» **Records for the exercise**:
((

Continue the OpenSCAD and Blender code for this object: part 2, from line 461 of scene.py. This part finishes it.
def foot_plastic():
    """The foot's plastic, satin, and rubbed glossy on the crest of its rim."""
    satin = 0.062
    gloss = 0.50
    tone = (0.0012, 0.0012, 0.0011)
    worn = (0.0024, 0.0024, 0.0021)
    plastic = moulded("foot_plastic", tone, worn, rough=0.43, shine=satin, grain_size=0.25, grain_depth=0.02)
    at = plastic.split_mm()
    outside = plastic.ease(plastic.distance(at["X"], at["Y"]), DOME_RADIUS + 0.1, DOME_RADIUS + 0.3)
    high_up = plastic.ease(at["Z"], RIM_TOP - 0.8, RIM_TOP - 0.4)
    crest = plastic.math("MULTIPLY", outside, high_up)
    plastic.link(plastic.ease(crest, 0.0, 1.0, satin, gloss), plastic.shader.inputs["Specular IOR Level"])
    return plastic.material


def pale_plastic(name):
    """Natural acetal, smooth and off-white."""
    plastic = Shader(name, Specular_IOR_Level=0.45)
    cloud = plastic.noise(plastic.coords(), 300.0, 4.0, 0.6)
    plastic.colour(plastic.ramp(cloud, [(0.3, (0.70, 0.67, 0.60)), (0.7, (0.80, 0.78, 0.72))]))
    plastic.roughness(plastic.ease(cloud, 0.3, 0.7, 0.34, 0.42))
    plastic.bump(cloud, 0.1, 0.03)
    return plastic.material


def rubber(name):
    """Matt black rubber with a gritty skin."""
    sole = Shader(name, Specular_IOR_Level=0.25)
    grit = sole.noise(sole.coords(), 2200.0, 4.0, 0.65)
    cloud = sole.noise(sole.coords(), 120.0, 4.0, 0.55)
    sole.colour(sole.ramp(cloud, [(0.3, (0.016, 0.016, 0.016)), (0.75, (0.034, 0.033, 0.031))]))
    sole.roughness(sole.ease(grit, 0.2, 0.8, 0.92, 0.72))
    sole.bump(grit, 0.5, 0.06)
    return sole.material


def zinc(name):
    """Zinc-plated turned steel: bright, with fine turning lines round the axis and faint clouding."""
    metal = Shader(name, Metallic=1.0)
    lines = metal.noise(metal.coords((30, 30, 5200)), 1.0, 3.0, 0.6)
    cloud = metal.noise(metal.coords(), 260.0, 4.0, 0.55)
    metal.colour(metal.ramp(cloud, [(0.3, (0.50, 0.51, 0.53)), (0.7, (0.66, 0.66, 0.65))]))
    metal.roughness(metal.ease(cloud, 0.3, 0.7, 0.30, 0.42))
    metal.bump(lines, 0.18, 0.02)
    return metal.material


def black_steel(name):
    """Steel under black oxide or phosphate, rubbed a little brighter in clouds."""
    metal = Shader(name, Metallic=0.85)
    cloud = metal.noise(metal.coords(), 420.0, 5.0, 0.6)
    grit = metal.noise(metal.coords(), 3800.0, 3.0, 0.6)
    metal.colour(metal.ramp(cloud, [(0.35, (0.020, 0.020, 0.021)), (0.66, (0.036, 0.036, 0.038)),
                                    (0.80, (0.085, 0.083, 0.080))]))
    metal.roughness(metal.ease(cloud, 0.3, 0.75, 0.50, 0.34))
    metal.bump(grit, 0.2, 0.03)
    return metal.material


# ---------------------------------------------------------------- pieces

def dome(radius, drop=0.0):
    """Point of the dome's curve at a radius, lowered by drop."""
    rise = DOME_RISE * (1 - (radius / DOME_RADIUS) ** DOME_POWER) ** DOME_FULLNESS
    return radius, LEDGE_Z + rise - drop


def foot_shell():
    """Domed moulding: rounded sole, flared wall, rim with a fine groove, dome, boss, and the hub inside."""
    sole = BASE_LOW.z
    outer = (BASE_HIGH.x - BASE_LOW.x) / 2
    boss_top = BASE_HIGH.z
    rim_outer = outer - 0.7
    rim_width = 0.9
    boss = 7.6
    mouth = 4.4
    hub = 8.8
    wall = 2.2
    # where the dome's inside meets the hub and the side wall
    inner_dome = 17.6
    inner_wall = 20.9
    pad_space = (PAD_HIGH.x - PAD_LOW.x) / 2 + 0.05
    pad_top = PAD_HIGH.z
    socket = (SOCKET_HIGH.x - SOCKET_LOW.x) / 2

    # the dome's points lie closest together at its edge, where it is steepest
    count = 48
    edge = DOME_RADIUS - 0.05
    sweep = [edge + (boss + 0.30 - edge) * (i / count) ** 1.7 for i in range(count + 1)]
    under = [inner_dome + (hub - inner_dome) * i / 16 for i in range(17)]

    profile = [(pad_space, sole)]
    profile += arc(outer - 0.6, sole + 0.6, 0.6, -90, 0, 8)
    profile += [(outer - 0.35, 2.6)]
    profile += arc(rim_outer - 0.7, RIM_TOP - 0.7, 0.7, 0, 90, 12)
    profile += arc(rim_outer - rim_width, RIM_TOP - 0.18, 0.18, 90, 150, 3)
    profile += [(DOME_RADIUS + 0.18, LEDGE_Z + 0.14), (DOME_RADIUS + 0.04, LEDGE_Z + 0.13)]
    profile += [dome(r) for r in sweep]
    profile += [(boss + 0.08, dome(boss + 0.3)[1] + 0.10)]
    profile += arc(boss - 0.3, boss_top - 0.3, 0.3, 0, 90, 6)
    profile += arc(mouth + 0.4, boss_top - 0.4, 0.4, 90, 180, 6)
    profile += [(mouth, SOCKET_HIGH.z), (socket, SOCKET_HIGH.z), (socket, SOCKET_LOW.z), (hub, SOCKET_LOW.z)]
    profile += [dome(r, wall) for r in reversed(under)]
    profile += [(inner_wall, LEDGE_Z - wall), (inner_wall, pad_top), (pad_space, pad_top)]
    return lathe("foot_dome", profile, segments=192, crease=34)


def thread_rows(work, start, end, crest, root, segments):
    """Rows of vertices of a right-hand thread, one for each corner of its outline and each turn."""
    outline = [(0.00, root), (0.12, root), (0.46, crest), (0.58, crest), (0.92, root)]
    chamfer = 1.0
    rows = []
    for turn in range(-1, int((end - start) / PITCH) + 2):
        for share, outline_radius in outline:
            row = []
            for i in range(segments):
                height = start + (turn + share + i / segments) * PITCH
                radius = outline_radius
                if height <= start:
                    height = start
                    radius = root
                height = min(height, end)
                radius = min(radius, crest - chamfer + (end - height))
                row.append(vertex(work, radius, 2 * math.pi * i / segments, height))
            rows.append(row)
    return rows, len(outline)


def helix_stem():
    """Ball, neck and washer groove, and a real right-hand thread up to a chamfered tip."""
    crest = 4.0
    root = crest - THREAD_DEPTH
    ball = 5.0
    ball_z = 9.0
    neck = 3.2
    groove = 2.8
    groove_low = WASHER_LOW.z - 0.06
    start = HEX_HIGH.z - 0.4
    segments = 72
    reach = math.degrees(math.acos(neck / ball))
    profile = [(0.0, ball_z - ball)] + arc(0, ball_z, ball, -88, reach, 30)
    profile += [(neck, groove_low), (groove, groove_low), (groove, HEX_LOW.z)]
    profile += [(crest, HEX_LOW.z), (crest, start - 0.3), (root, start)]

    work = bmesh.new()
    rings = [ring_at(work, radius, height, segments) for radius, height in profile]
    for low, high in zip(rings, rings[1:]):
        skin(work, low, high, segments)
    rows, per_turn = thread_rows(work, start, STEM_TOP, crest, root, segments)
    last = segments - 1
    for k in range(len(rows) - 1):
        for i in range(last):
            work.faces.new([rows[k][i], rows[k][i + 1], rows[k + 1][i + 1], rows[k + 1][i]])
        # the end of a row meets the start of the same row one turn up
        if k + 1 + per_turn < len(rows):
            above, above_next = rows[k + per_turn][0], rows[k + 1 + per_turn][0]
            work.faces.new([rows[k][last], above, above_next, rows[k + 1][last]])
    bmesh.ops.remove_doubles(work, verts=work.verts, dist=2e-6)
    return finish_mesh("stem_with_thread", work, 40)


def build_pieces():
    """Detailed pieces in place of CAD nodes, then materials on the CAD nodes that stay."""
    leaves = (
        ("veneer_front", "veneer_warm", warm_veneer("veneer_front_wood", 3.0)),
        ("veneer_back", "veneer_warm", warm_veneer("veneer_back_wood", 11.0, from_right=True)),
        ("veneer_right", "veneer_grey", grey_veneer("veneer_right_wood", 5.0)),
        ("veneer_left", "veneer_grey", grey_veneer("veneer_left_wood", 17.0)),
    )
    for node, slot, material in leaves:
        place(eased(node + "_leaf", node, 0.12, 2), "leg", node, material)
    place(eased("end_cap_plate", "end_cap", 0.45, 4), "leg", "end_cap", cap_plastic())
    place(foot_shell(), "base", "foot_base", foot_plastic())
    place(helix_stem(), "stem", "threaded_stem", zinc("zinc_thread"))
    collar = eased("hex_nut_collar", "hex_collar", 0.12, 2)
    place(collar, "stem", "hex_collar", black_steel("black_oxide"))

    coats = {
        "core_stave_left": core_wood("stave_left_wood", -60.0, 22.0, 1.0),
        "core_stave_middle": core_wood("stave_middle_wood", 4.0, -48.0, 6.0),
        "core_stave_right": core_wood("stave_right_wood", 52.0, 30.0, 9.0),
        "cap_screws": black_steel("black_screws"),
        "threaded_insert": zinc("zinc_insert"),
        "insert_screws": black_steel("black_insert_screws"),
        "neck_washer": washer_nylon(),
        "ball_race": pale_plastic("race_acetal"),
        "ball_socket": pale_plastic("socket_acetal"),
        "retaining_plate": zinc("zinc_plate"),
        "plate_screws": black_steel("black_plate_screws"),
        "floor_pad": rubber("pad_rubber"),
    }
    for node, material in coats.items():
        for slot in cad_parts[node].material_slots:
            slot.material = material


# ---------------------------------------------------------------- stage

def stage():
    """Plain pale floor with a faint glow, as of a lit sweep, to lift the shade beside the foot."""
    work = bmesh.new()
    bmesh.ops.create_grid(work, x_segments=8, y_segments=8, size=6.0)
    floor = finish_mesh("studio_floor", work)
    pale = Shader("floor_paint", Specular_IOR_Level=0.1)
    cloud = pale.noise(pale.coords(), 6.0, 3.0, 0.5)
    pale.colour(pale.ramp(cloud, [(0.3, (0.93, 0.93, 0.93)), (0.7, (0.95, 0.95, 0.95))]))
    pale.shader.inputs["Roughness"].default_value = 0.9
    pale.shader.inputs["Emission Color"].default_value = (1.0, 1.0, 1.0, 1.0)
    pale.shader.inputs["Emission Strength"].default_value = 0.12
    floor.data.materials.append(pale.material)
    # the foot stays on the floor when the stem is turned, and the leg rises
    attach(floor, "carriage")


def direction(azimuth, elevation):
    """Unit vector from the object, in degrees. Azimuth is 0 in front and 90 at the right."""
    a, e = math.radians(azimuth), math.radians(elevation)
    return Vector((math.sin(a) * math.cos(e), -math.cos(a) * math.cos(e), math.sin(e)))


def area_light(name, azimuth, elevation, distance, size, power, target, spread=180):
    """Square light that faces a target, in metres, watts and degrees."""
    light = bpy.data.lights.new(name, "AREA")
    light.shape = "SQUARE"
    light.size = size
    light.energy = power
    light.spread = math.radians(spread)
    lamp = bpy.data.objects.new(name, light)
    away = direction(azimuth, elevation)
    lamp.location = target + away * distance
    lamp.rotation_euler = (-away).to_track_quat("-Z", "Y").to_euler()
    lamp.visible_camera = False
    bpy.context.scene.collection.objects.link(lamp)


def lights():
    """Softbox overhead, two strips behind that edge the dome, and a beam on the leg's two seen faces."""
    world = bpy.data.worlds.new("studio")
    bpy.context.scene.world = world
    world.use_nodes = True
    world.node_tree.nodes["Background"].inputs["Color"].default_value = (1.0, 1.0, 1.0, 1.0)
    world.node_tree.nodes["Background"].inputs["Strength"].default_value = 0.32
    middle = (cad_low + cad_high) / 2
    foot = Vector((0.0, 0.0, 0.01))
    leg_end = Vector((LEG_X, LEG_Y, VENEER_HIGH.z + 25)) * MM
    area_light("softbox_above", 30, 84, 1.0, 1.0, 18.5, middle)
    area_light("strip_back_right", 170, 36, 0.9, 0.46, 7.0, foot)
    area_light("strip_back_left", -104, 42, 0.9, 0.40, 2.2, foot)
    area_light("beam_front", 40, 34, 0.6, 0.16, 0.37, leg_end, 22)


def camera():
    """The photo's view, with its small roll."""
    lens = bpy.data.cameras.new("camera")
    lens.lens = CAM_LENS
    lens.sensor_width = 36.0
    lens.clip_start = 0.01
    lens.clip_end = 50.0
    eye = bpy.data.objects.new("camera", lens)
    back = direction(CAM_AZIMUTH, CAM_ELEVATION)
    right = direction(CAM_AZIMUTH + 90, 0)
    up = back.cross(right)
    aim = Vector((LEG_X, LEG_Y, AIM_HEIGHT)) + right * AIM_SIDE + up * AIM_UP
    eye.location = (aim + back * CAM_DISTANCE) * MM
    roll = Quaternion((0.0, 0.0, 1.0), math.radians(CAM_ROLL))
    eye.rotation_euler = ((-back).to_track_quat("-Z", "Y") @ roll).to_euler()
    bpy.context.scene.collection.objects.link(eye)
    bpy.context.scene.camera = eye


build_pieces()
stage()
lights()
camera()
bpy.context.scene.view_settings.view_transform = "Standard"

))
((

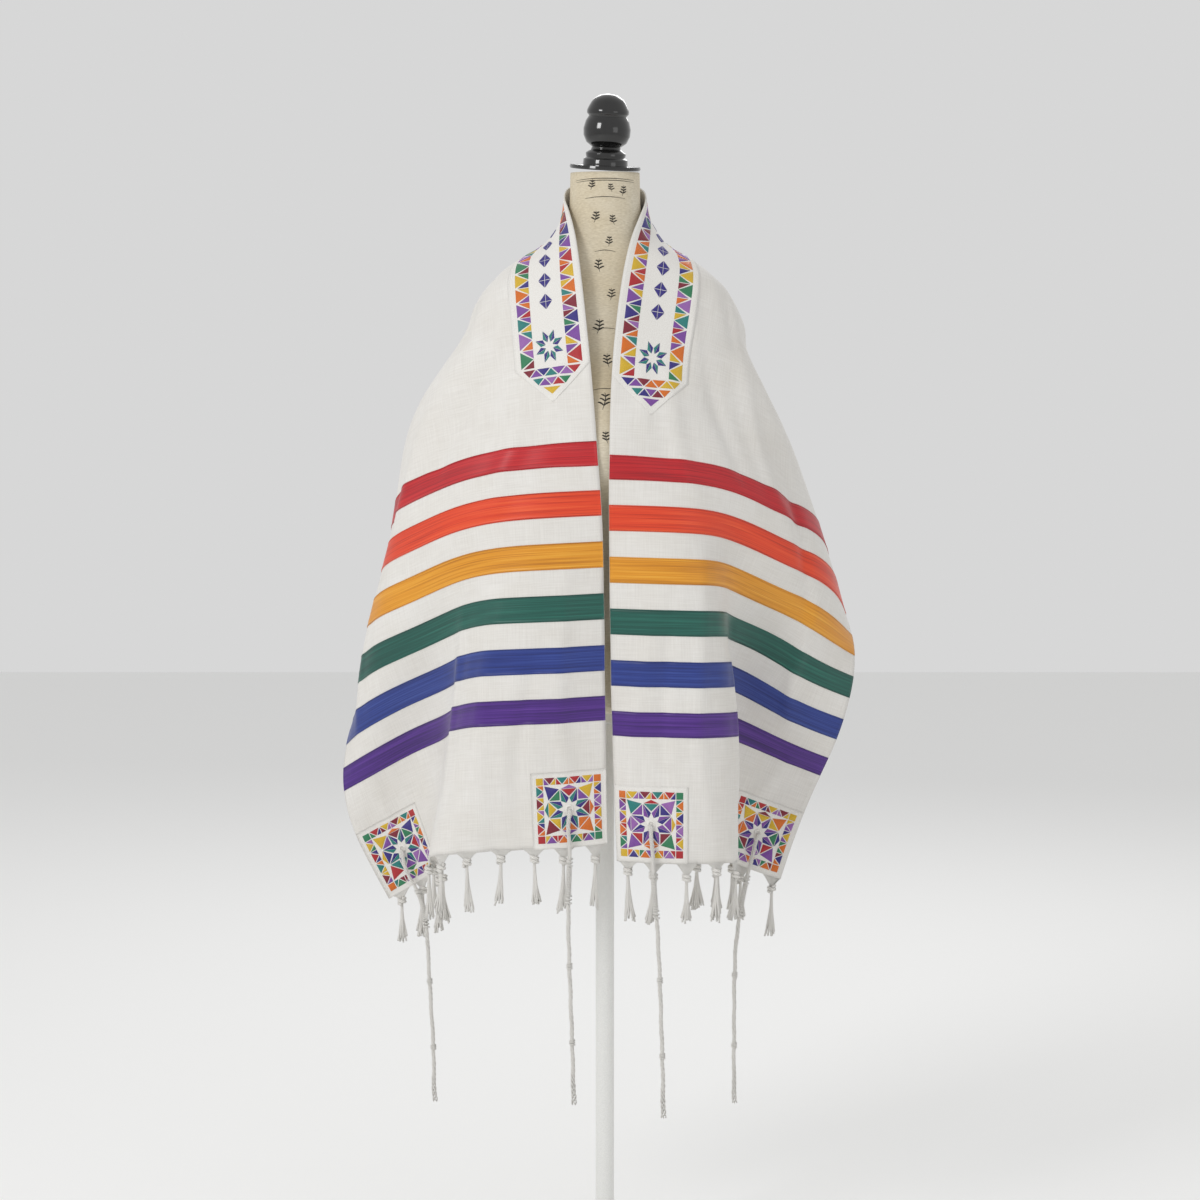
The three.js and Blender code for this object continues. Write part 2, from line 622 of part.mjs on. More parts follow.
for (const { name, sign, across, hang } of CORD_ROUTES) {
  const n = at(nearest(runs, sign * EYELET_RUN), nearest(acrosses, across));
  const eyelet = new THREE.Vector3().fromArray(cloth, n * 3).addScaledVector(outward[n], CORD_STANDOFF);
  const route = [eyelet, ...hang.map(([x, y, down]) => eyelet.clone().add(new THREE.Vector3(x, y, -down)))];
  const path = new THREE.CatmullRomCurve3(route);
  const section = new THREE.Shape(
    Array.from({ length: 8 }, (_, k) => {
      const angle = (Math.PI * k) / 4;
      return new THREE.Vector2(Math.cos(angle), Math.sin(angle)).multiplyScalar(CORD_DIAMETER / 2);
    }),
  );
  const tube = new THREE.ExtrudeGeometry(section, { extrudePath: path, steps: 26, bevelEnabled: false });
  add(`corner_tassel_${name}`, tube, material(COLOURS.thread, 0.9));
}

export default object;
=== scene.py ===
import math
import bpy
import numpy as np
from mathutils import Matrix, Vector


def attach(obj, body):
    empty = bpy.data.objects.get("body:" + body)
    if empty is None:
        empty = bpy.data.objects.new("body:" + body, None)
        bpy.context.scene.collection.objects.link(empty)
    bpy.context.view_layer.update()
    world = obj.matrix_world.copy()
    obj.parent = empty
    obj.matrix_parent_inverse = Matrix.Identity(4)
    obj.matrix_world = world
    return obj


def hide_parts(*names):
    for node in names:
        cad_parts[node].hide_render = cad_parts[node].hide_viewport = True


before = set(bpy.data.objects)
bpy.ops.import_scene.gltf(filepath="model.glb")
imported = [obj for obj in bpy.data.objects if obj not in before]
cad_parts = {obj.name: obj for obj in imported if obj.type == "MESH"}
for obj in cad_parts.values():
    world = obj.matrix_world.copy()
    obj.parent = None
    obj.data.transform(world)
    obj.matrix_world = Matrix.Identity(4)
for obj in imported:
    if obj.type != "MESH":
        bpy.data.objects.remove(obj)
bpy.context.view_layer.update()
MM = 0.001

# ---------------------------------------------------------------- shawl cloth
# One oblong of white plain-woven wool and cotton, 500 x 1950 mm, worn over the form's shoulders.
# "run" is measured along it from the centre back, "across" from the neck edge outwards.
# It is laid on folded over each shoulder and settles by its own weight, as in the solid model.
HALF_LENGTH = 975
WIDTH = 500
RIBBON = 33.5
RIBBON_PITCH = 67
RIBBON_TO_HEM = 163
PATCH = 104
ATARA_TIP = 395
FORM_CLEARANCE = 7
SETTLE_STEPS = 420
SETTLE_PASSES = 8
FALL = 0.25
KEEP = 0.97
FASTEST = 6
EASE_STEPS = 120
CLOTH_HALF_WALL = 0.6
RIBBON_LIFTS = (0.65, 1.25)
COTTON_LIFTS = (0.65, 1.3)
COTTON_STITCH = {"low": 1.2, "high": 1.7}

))

» **What this task involves**: Looking back at the lines above, state how many contain the word "None", and supply nothing besides the number.

» **Response to the task**: 3